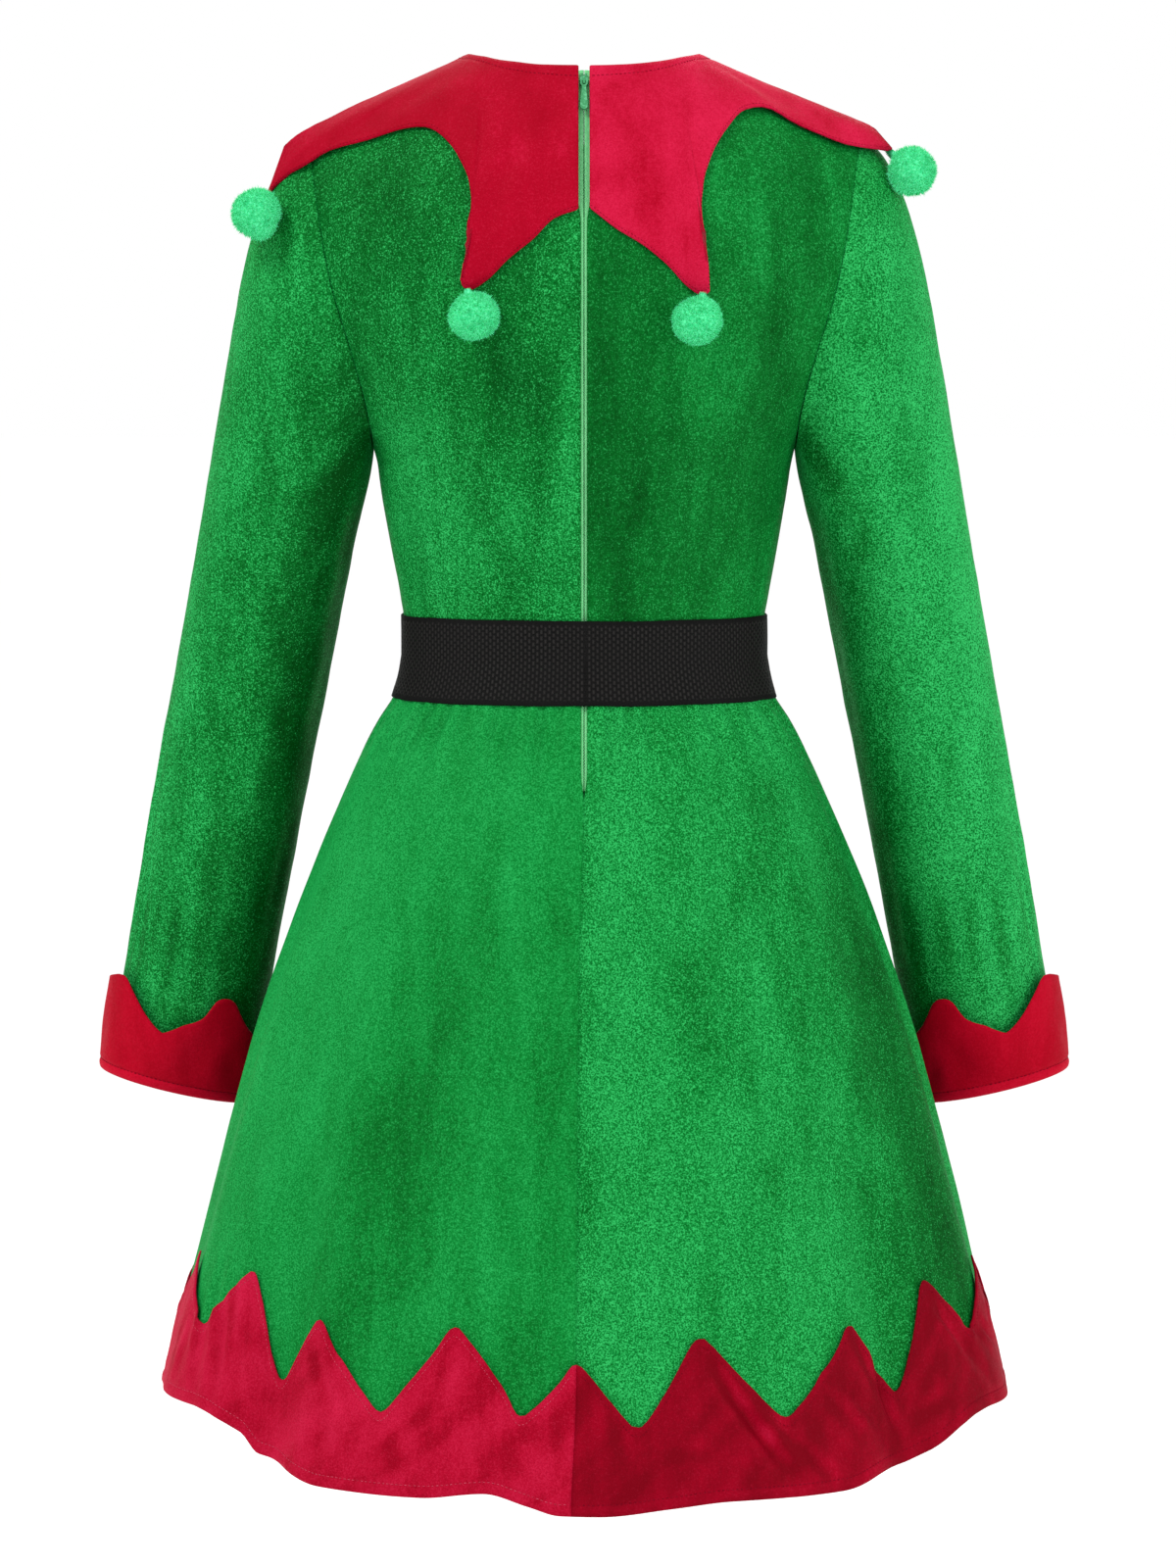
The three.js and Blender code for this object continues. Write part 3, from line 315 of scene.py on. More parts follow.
def woven_tape():
    """Zip tape: fine twill ribs along the tape, from the UV map."""
    m, nt, bsdf = new_material("zip_tape")
    uv = nt.nodes.new("ShaderNodeUVMap")
    uv.uv_map = "cloth"
    sep = node(nt, "ShaderNodeSeparateXYZ", {0: uv.outputs[0]})
    diag = maths(nt, "ADD", maths(nt, "MULTIPLY", sep.outputs[0], 1600.0), maths(nt, "MULTIPLY", sep.outputs[1], 900.0))
    rib = maths(nt, "ABSOLUTE", maths(nt, "SUBTRACT", maths(nt, "FRACT", diag), 0.5))
    n = node(nt, "ShaderNodeTexNoise", {"Vector": coords(nt, (1, 1, 0.3)), "Scale": 800, "Detail": 2}).outputs[0]
    f = maths(nt, "ADD", maths(nt, "MULTIPLY", rib, 0.8), maths(nt, "MULTIPLY", n, 0.5))
    nt.links.new(mixed(nt, spread(nt, f, 0.2, 0.7), rgb("58B870"), rgb("88DC9C")), bsdf.inputs["Base Color"])
    bsdf.inputs["Roughness"].default_value = 0.85
    bsdf.inputs["Specular IOR Level"].default_value = 0.05
    nt.links.new(node(nt, "ShaderNodeBump", {"Height": f, "Strength": 0.5, "Distance": 0.0003}).outputs[0], bsdf.inputs["Normal"])
    return m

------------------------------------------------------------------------

**Given request:** Restate the whole of the material exactly.

**Solution to this task:**
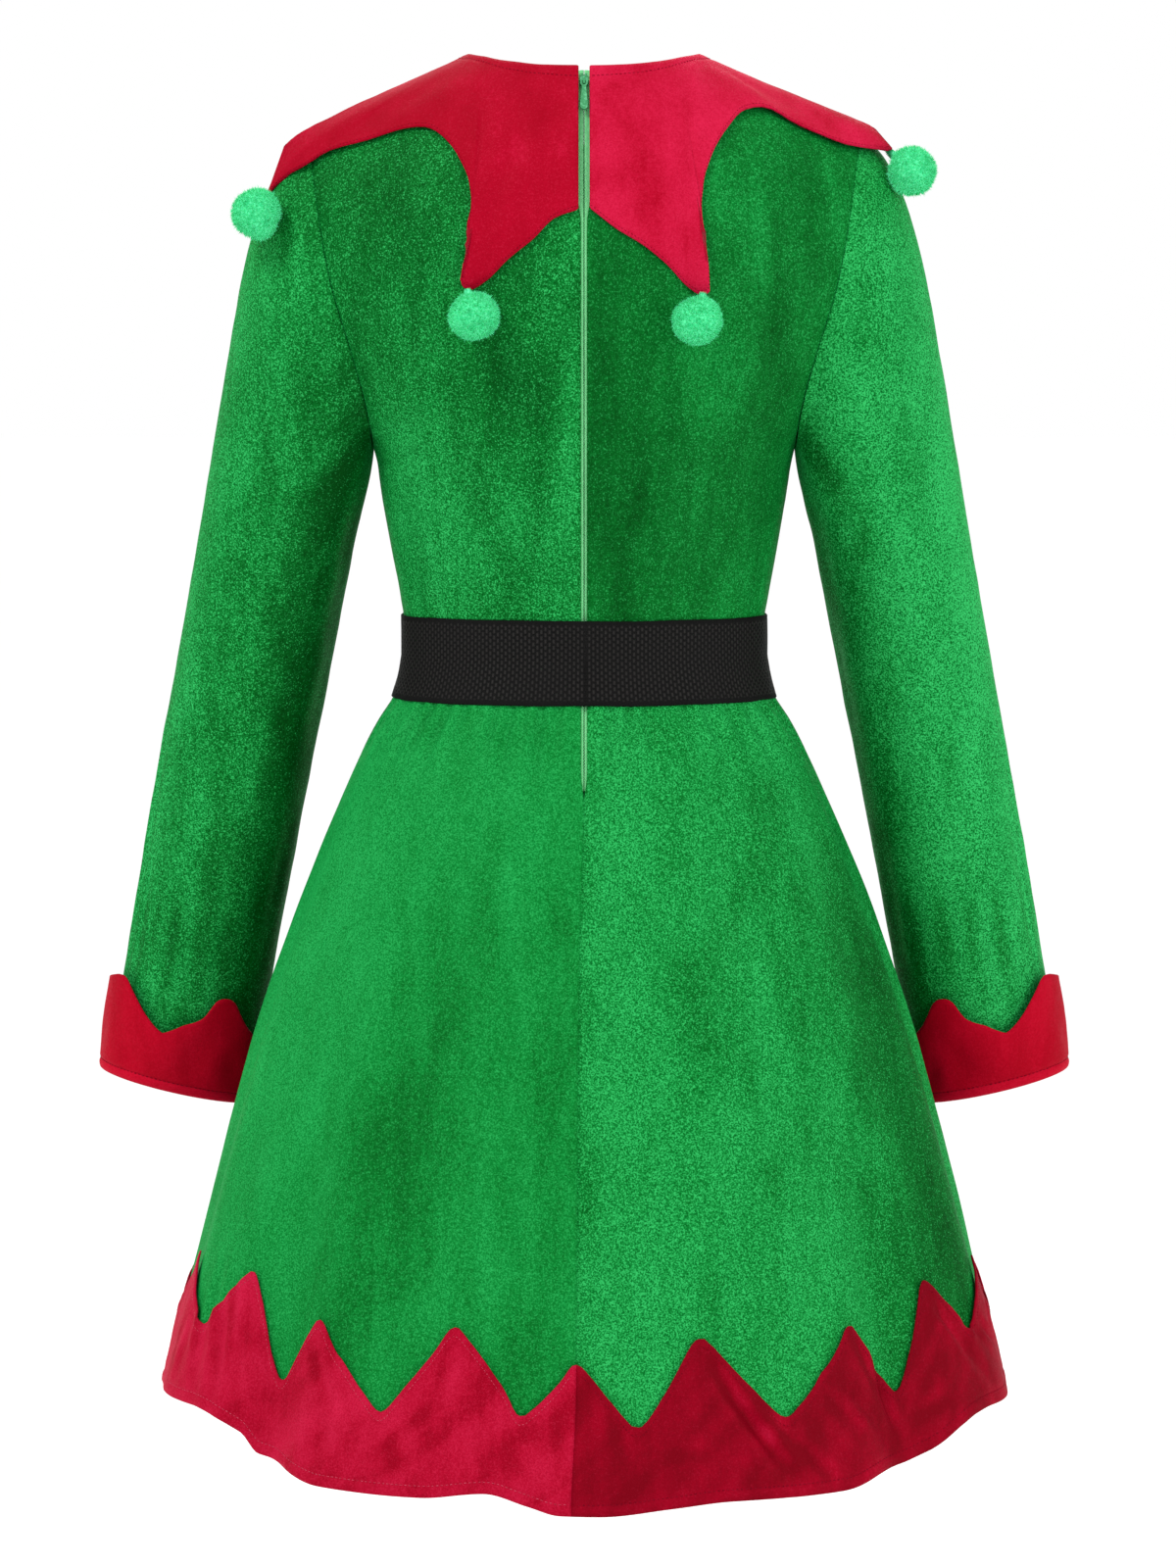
The three.js and Blender code for this object continues. Write part 3, from line 315 of scene.py on. More parts follow.
def woven_tape():
    """Zip tape: fine twill ribs along the tape, from the UV map."""
    m, nt, bsdf = new_material("zip_tape")
    uv = nt.nodes.new("ShaderNodeUVMap")
    uv.uv_map = "cloth"
    sep = node(nt, "ShaderNodeSeparateXYZ", {0: uv.outputs[0]})
    diag = maths(nt, "ADD", maths(nt, "MULTIPLY", sep.outputs[0], 1600.0), maths(nt, "MULTIPLY", sep.outputs[1], 900.0))
    rib = maths(nt, "ABSOLUTE", maths(nt, "SUBTRACT", maths(nt, "FRACT", diag), 0.5))
    n = node(nt, "ShaderNodeTexNoise", {"Vector": coords(nt, (1, 1, 0.3)), "Scale": 800, "Detail": 2}).outputs[0]
    f = maths(nt, "ADD", maths(nt, "MULTIPLY", rib, 0.8), maths(nt, "MULTIPLY", n, 0.5))
    nt.links.new(mixed(nt, spread(nt, f, 0.2, 0.7), rgb("58B870"), rgb("88DC9C")), bsdf.inputs["Base Color"])
    bsdf.inputs["Roughness"].default_value = 0.85
    bsdf.inputs["Specular IOR Level"].default_value = 0.05
    nt.links.new(node(nt, "ShaderNodeBump", {"Height": f, "Strength": 0.5, "Distance": 0.0003}).outputs[0], bsdf.inputs["Normal"])
    return m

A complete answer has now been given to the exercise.